Meta CEO Mark Zuckerberg teased his company’s latest virtual reality headset, the Quest 3, on Thursday.
The new headset will start at $499, Zuckerberg said in a video on Instagram. The post noted that it’ll be the first announced headset with “high-res color mixed reality.” The Quest 3 is 40% thinner than its predecessor, the Quest 2.
It appears to have at least three cameras on the front that may improve some of the pass-through experiences, where a user can see the real world around them while wearing the headset and interacting with apps.
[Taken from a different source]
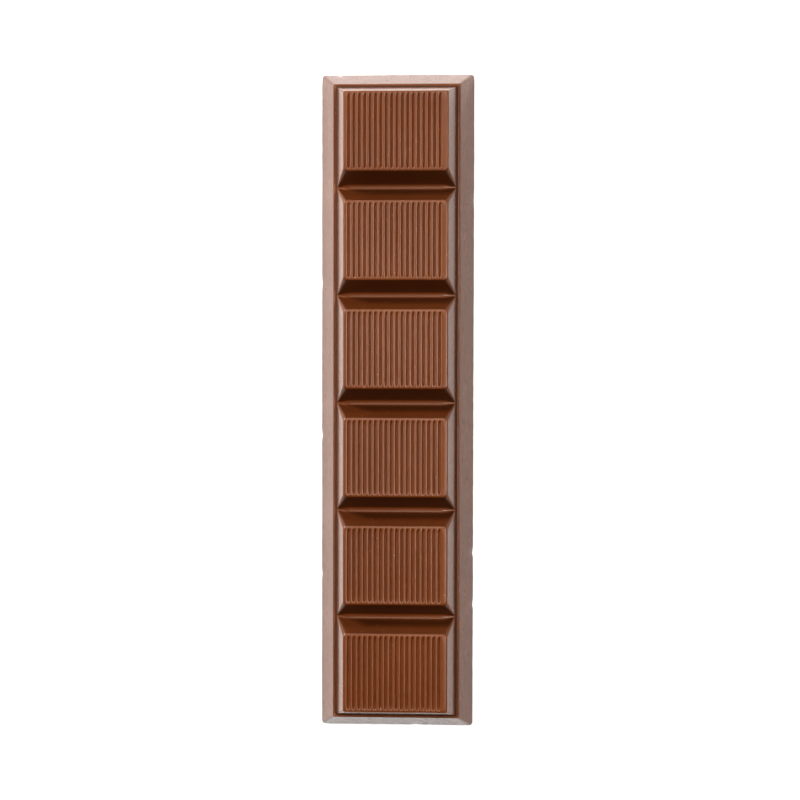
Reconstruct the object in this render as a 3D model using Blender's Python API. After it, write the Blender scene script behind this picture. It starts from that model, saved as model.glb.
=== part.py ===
"""Moulded chocolate bar of six blocks, one solid piece lying on its flat back.

A slab with sloping walls ends in a narrow rim. Inside the rim a ledge leans up to the feet of six
blocks, which wide V-grooves part from each other down to the same height. Each block's top carries
fine ribs along the bar, a little nearer to its left side. The length runs along Y, and the origin
is under the middle of the flat back.
"""
import math

import bmesh
import bpy

MM = 0.001

# Slab
BAR_LENGTH = 123.8 * MM
BAR_WIDTH = 28.9 * MM
RIM_HEIGHT = 5.3 * MM
WALL_RUN = 2.57 * MM
RIM_BREADTH = 0.36 * MM
RIM_CORNER_RADIUS = 0.4 * MM

# Blocks
BLOCK_COUNT = 6
BLOCK_PITCH = 20.0 * MM
BLOCK_TOP_HEIGHT = 9.9 * MM
BLOCK_TOP_LENGTH = 14.5 * MM
BLOCK_TOP_WIDTH = 19.22 * MM
BLOCK_SIDE_RUN = 1.43 * MM
BLOCK_END_RUN = 1.33 * MM
TOP_CORNER_RADIUS = 0.9 * MM
FOOT_CORNER_RADIUS = 0.4 * MM
TOP_EDGE_ROUNDING = 0.25 * MM
CORNER_STEPS = 4

# Ledge round the blocks, and V-grooves between them
LEDGE_HEIGHT = 5.8 * MM
GROOVE_FLOOR = 0.38 * MM

# Ribs
RIB_PITCH = 0.987 * MM
RIB_GROOVE_COUNT = 18
RIB_SHIFT = -0.25 * MM
RIB_GROOVE_WIDTH = 0.72 * MM
RIB_GROOVE_DEPTH = 0.36 * MM
RIB_GROOVE_FLOOR = 0.24 * MM
RIB_GROOVE_TAPER = 0.7 * MM
RIB_END_LAND = 0.42 * MM

# Milk chocolate
COLOUR = (0.26, 0.092, 0.04, 1.0)
ROUGHNESS = 0.32
METALLIC = 0.0


def clear_scene():
    """Remove every object of the scene that is open."""
    for old in list(bpy.data.objects):
        bpy.data.objects.remove(old, do_unlink=True)


def rounded_rectangle(half_x, low_y, high_y, radius):
    """Return the (x, y) points of a rounded rectangle, anticlockwise from the right-hand side."""
    corners = ((half_x, high_y, 0), (-half_x, high_y, 1), (-half_x, low_y, 2), (half_x, low_y, 3))
    points = []
    for corner_x, corner_y, quarter in corners:
        centre_x = corner_x - math.copysign(radius, corner_x)
        centre_y = corner_y - (radius if corner_y == high_y else -radius)
        for step in range(CORNER_STEPS + 1):
            angle = (quarter + step / CORNER_STEPS) * math.pi / 2
            points.append((centre_x + radius * math.cos(angle), centre_y + radius * math.sin(angle)))
    return points


def ledge_breadth():
    """Return the breadth of the ledge between the rim and a block's side."""
    rim_inner = BAR_WIDTH / 2 - WALL_RUN - RIM_BREADTH
    return rim_inner - BLOCK_TOP_WIDTH / 2 - BLOCK_SIDE_RUN


def groove_corner(corner_x, corner_y, quarter):
    """Return a block's square corner in a groove: along the rim's inner edge, then along the groove."""
    along_rim = GROOVE_FLOOR / 2 + FOOT_CORNER_RADIUS
    along_groove = ledge_breadth() + FOOT_CORNER_RADIUS
    inward_x = -math.copysign(1.0, corner_x)
    inward_y = -1.0 if quarter < 2 else 1.0
    points = []
    for step in range(CORNER_STEPS + 1):
        way = 2 * step / CORNER_STEPS - 1
        if way > 0:
            points.append((corner_x + inward_x * way * along_groove, corner_y, LEDGE_HEIGHT))
        else:
            points.append((corner_x, corner_y - inward_y * way * along_rim, RIM_HEIGHT))
    return points if quarter in (0, 2) else points[::-1]


def block_rings(index):
    """Return the rings of one block: its share of the rim and grooves, its foot, and its top."""
    middle = (index - (BLOCK_COUNT - 1) / 2) * BLOCK_PITCH
    first = index == 0
    last = index == BLOCK_COUNT - 1
    rim_half_x = BAR_WIDTH / 2 - WALL_RUN - RIM_BREADTH
    rim_half_y = BAR_LENGTH / 2 - WALL_RUN - RIM_BREADTH
    groove_run = (BLOCK_PITCH - GROOVE_FLOOR - BLOCK_TOP_LENGTH) / 2
    low_run = BLOCK_END_RUN if first else groove_run
    high_run = BLOCK_END_RUN if last else groove_run

    low_y = -rim_half_y if first else middle - BLOCK_PITCH / 2
    high_y = rim_half_y if last else middle + BLOCK_PITCH / 2
    outline = rounded_rectangle(rim_half_x, low_y, high_y, RIM_CORNER_RADIUS)
    share = [(x, y, RIM_HEIGHT) for x, y in outline]
    per_corner = CORNER_STEPS + 1
    for quarter, side in enumerate((1, -1, -1, 1)):
        at_high = quarter < 2
        if not (last if at_high else first):
            corner = groove_corner(side * rim_half_x, high_y if at_high else low_y, quarter)
            share[quarter * per_corner:(quarter + 1) * per_corner] = corner

    def ring(spread, height, radius):
        """Return a ring that lies on the block's four slopes, or inside its top where spread < 0."""
        low = middle - BLOCK_TOP_LENGTH / 2 - spread * (low_run if spread > 0 else 1.0)
        high = middle + BLOCK_TOP_LENGTH / 2 + spread * (high_run if spread > 0 else 1.0)
        half_x = BLOCK_TOP_WIDTH / 2 + spread * (BLOCK_SIDE_RUN if spread > 0 else 1.0)
        return [(x, y, height) for x, y in rounded_rectangle(half_x, low, high, radius)]

    shoulder_share = TOP_EDGE_ROUNDING / (BLOCK_TOP_HEIGHT - LEDGE_HEIGHT)
    foot = ring(1.0, LEDGE_HEIGHT, FOOT_CORNER_RADIUS)
    shoulder = ring(shoulder_share, BLOCK_TOP_HEIGHT - TOP_EDGE_ROUNDING, TOP_CORNER_RADIUS)
    top = ring(-TOP_EDGE_ROUNDING, BLOCK_TOP_HEIGHT, TOP_CORNER_RADIUS - TOP_EDGE_ROUNDING)
    return [share, foot, shoulder, top]


def add_block(mesh, index):
    """Skin the rings of one block, and close its top with one flat face."""
    loops = [[mesh.verts.new(point) for point in ring] for ring in block_rings(index)]
    for outer, inner in zip(loops, loops[1:]):
        for place in range(len(outer)):
            after = (place + 1) % len(outer)
            mesh.faces.new((outer[place], outer[after], inner[after], inner[place]))
    mesh.faces.new(loops[-1])


def extrude_outline(mesh, edges, stretch_x, stretch_y, drop):
    """Extrude the open outline outwards and down, and return its new edges."""
    grown = bmesh.ops.extrude_edge_only(mesh, edges=edges)["geom"]
    corners = [item for item in grown if isinstance(item, bmesh.types.BMVert)]
    bmesh.ops.scale(mesh, vec=(stretch_x, stretch_y, 1.0), verts=corners)
    bmesh.ops.translate(mesh, vec=(0.0, 0.0, -drop), verts=corners)
    return [item for item in grown if isinstance(item, bmesh.types.BMEdge)
            and item.verts[0] in corners and item.verts[1] in corners]


def build_body():
    """Make the bar without its ribs: six blocks side by side, then the rim, the walls and the back."""
    mesh = bmesh.new()
    for index in range(BLOCK_COUNT):
        add_block(mesh, index)
    bmesh.ops.remove_doubles(mesh, verts=mesh.verts, dist=0.001 * MM)

    rim_outer_x = BAR_WIDTH / 2 - WALL_RUN
    rim_outer_y = BAR_LENGTH / 2 - WALL_RUN
    outline = [edge for edge in mesh.edges if edge.is_boundary]
    outline = extrude_outline(mesh, outline, rim_outer_x / (rim_outer_x - RIM_BREADTH),
                              rim_outer_y / (rim_outer_y - RIM_BREADTH), 0.0)
    outline = extrude_outline(mesh, outline, BAR_WIDTH / 2 / rim_outer_x,
                              BAR_LENGTH / 2 / rim_outer_y, RIM_HEIGHT)
    bmesh.ops.holes_fill(mesh, edges=outline, sides=len(outline))
    bmesh.ops.recalc_face_normals(mesh, faces=mesh.faces)

    data = bpy.data.meshes.new("chocolate_bar")
    mesh.to_mesh(data)
    mesh.free()
    body = bpy.data.objects.new("chocolate_bar", data)
    bpy.context.scene.collection.objects.link(body)
    return body


def groove_section(mesh, y, scale, rise):
    """Add one cross-section of a rib groove's cutter, from its left lip round the bottom."""
    half = RIB_GROOVE_WIDTH / 2
    floor_half = RIB_GROOVE_FLOOR / 2
    knee = RIB_GROOVE_DEPTH * 0.75
    lip = half + (half - floor_half) * rise / knee
    profile = ((-lip, rise), (-floor_half, -knee * scale), (0.0, -RIB_GROOVE_DEPTH * scale),
               (floor_half, -knee * scale), (lip, rise))
    return [mesh.verts.new((x * scale, y, BLOCK_TOP_HEIGHT + z)) for x, z in profile]


def build_rib_cutter():
    """Make one boat-shaped cutter, and repeat it across a block and along the bar."""
    half_length = BLOCK_TOP_LENGTH / 2 - RIB_END_LAND
    rise = 0.1 * MM
    stations = ((-half_length, 0.3), (-half_length + RIB_GROOVE_TAPER, 1.0),
                (half_length - RIB_GROOVE_TAPER, 1.0), (half_length, 0.3))
    mesh = bmesh.new()
    sections = [groove_section(mesh, y, scale, rise) for y, scale in stations]
    for near, far in zip(sections, sections[1:]):
        for place in range(len(near)):
            after = (place + 1) % len(near)
            mesh.faces.new((near[place], near[after], far[after], far[place]))
    mesh.faces.new(sections[0])
    mesh.faces.new(sections[-1])
    bmesh.ops.recalc_face_normals(mesh, faces=mesh.faces)

    data = bpy.data.meshes.new("rib_groove_cutter")
    mesh.to_mesh(data)
    mesh.free()
    cutter = bpy.data.objects.new("rib_groove_cutter", data)
    bpy.context.scene.collection.objects.link(cutter)
    cutter.location.x = RIB_SHIFT - (RIB_GROOVE_COUNT - 1) / 2 * RIB_PITCH
    cutter.location.y = -(BLOCK_COUNT - 1) / 2 * BLOCK_PITCH
    for name, count, step in (("across", RIB_GROOVE_COUNT, (RIB_PITCH, 0.0, 0.0)),
                              ("along", BLOCK_COUNT, (0.0, BLOCK_PITCH, 0.0))):
        array = cutter.modifiers.new(name, "ARRAY")
        array.count = count
        array.use_relative_offset = False
        array.use_constant_offset = True
        array.constant_offset_displace = step
    cutter.hide_render = True
    cutter.display_type = "WIRE"
    return cutter


def milk_chocolate():
    """Return the brown, slightly glossy finish of moulded milk chocolate."""
    material = bpy.data.materials.new("milk_chocolate")
    material.use_nodes = True
    shader = material.node_tree.nodes["Principled BSDF"]
    shader.inputs["Base Color"].default_value = COLOUR
    shader.inputs["Roughness"].default_value = ROUGHNESS
    shader.inputs["Metallic"].default_value = METALLIC
    return material


clear_scene()
bar = build_body()
ribs = bar.modifiers.new("rib_grooves", "BOOLEAN")
ribs.operation = "DIFFERENCE"
ribs.solver = "EXACT"
ribs.object = build_rib_cutter()
bar.data.materials.append(milk_chocolate())
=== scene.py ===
"""A moulded milk chocolate bar: the fine surface of its one solid piece, on a white table in soft light."""
import math

import bmesh
import bpy
import numpy as np
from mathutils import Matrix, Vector, noise


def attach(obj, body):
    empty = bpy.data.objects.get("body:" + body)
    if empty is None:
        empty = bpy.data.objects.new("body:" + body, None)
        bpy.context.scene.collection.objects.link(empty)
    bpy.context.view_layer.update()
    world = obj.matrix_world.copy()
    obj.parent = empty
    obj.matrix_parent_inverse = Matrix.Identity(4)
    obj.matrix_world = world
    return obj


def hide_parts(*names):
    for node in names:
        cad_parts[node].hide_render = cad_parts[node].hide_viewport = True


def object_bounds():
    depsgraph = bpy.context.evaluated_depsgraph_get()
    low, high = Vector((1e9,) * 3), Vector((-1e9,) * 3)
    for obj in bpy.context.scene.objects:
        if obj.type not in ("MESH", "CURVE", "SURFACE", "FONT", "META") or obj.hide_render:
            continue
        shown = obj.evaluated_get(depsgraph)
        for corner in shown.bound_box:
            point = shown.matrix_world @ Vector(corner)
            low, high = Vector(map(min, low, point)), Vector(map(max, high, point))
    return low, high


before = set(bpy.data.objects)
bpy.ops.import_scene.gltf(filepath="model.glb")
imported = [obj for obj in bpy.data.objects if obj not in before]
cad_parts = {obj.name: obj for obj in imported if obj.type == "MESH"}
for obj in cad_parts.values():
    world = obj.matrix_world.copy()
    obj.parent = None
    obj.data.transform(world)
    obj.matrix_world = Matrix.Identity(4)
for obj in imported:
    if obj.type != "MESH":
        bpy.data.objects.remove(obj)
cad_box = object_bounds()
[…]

The video noted that it had improved “natural” depth perception for the wearer, and touted graphics improvements for gaming.
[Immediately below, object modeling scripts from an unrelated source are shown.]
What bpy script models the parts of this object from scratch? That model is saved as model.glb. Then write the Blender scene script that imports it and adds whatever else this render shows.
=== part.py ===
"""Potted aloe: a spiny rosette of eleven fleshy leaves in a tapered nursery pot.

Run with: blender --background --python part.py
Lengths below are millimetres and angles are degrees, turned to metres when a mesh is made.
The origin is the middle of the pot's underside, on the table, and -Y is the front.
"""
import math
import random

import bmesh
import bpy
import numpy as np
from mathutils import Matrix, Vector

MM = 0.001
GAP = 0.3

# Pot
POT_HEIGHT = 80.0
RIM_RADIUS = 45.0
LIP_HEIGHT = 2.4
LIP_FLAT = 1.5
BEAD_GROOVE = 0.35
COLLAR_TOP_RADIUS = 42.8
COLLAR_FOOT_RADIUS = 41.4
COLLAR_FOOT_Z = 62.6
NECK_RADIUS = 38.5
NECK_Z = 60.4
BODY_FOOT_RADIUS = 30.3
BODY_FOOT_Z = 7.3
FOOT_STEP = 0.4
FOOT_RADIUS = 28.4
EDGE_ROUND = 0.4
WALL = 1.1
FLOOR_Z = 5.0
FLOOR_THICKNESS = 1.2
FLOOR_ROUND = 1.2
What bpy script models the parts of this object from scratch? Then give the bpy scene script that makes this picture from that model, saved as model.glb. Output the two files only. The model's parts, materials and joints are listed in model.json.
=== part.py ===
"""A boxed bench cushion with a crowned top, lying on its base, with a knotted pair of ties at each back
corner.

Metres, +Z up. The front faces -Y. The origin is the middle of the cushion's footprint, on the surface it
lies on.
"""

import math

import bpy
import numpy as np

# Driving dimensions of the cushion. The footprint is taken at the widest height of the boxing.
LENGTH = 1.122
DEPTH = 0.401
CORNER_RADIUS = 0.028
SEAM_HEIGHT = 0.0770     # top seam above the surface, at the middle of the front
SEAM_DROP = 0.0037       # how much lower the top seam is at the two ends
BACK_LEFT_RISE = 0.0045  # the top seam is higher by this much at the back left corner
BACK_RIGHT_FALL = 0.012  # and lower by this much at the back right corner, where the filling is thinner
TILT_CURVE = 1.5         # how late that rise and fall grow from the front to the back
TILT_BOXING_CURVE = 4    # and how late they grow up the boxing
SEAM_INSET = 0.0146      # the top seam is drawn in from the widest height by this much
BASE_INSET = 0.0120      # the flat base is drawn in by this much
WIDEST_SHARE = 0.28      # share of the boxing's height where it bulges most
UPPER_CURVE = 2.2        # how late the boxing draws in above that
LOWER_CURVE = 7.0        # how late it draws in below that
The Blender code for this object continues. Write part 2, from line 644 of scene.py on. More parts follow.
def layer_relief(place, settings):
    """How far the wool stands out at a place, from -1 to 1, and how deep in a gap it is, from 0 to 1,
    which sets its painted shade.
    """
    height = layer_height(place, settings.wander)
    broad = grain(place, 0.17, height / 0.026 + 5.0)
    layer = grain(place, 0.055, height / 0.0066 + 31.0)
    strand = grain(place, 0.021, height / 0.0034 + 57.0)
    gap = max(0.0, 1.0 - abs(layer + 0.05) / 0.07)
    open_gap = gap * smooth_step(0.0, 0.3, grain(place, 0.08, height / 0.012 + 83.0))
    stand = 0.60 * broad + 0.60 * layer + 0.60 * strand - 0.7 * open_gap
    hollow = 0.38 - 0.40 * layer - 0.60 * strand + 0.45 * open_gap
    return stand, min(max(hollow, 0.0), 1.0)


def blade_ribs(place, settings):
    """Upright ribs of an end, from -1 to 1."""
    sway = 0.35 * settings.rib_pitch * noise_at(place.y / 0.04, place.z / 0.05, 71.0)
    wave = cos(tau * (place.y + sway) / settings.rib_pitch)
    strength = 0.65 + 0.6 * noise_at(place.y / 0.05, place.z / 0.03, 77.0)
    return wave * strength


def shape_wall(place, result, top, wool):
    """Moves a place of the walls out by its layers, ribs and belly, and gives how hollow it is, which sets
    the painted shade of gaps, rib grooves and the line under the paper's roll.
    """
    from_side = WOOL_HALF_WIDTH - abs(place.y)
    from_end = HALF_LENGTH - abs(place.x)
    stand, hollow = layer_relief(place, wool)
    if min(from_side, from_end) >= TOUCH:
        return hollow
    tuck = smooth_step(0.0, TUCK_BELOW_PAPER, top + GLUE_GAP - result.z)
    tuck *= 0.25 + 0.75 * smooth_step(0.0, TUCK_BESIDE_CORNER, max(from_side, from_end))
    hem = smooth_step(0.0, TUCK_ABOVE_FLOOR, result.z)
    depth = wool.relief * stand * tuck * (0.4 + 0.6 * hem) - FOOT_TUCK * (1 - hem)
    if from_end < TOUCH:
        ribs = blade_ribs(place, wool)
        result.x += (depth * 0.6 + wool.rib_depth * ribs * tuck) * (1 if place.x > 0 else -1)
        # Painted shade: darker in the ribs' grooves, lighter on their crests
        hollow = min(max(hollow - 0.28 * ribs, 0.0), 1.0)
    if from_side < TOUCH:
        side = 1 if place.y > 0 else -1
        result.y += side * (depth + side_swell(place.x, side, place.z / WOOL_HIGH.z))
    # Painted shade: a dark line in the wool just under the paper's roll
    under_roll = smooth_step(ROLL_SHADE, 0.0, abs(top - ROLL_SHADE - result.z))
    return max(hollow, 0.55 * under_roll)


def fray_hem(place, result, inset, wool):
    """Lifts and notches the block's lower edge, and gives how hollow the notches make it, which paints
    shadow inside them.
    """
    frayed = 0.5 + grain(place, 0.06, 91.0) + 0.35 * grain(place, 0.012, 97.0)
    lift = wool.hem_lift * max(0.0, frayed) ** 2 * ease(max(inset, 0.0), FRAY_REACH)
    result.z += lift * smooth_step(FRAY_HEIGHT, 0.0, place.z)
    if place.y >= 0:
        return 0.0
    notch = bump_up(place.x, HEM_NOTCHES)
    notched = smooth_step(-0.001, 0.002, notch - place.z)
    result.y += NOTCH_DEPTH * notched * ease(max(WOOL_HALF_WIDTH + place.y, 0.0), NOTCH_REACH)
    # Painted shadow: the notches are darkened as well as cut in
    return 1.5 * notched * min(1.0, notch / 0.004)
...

“High-fidelity color Passthrough, innovative machine learning, and spatial understanding let you interact with virtual content and the physical world simultaneously, creating limitless possibilities to explore,” Meta said in a release.
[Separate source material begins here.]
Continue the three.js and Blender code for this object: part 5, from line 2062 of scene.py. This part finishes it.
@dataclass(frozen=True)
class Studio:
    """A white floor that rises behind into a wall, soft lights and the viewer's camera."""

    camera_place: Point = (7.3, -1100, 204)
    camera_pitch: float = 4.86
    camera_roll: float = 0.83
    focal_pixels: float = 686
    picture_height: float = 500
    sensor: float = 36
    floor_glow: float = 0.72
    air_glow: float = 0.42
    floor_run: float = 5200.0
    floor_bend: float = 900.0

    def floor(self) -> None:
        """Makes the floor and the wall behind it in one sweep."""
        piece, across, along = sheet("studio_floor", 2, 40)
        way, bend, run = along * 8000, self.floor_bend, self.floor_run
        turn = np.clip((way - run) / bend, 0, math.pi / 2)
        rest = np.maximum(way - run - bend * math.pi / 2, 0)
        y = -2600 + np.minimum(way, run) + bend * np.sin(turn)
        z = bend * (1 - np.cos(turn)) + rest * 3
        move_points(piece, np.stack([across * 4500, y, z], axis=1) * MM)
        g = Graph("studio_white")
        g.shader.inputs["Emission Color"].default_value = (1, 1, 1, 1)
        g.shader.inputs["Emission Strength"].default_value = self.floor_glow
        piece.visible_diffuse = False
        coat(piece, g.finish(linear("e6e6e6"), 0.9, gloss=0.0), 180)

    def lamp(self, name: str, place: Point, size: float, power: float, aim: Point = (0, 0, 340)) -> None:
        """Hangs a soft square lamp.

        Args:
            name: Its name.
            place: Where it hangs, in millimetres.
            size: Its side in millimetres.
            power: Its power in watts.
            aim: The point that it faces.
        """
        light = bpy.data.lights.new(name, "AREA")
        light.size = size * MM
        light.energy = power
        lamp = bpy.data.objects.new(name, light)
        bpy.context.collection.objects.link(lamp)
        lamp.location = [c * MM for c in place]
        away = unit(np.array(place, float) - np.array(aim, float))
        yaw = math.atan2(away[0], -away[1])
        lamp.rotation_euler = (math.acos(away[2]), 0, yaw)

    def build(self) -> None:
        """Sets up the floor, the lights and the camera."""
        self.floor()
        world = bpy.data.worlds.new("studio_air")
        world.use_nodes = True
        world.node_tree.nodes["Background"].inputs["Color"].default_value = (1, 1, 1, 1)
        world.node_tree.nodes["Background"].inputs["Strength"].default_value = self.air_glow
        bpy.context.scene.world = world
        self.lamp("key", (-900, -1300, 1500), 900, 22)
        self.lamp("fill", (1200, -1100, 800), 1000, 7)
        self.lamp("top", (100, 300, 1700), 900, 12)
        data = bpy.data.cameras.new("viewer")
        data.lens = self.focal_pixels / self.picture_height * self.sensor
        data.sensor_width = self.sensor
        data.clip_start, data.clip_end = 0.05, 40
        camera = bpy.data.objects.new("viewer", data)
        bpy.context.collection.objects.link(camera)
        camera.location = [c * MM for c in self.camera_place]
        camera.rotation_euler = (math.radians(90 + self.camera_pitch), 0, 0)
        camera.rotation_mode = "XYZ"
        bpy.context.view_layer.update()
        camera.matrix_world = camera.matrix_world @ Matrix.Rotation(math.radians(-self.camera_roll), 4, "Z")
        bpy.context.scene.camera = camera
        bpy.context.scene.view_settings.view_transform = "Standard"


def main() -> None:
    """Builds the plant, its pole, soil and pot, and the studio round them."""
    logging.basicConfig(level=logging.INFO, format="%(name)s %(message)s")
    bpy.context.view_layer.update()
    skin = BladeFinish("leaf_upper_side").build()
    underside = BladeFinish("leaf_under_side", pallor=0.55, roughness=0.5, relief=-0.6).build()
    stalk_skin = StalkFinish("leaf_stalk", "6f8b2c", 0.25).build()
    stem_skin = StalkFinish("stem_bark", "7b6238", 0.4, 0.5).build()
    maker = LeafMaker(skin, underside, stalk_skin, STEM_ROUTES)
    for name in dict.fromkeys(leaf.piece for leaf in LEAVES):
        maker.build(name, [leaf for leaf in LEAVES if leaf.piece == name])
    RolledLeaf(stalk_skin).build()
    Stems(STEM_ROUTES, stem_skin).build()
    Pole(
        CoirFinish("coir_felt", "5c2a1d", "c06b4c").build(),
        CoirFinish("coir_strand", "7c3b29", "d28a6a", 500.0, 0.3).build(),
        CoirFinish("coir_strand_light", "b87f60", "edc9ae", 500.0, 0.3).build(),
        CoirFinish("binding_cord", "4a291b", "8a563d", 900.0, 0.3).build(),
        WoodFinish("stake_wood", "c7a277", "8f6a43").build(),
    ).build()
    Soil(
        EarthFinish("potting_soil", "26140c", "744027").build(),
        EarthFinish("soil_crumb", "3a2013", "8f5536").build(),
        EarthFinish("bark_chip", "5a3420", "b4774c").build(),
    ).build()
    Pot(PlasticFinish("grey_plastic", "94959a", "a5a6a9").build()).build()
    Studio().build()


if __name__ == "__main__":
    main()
The Quest 3 will ship with a next-generation Qualcomm chipset, the post said. Meta said it will provide more details on Sept. 27 during its Connect conference.
Meta’s Quest 2 headset was released in the fall of 2020 at a starting price of $299.
Apple is expected to debut its competing VR headset next week as part of the company’s June WWDC event. The iPhone-maker’s consumer headset, which could also incorporate augmented reality technologies, will reportedly work with hundreds of thousands of iPad apps and cost at least $3,000.
Meta first announced that it would debut the Quest 3 this year as part of the company’s third-quarter 2022 earnings when it said that the company’s cost of revenue would grow in part because of “Reality Labs hardware costs driven by the launch of our next generation of our consumer Quest headset later next year.”
Meta continues to be spending heavily in the metaverse, the yet-to-be-developed digital universe that requires virtual reality and augmented reality technologies to access.
The company’s Reality Labs unit, which is developing VR and AR technologies, recorded an operating loss of $3.99 billion in the company’s first quarter while generating $339 million in revenue.
In July 2022, Meta raised the price of the entry-level Quest 2 from $299 to $399, citing a rise in the costs to manufacture and ship the device. It said on Thursday it will lower the price of that headset back down to $299 beginning June 4.
Last October, Meta debuted its Quest Pro VR headset intended for businesses as opposed to consumers. Although the Quest Pro initially sold for $1,499.99, Meta lowered the price of the device to $999.99 in March while also dropping the price of a more expensive version of the Quest 2 headset with extra storage from $499.99 to $429.99.
Research group NPD Group told CNBC last December that sales of VR headsets in the U.S. declined 2% in 2022 from a year earlier to $1.1 billion, indicating that the immersive technology is still far away from being a mainstream consumer electronics hit.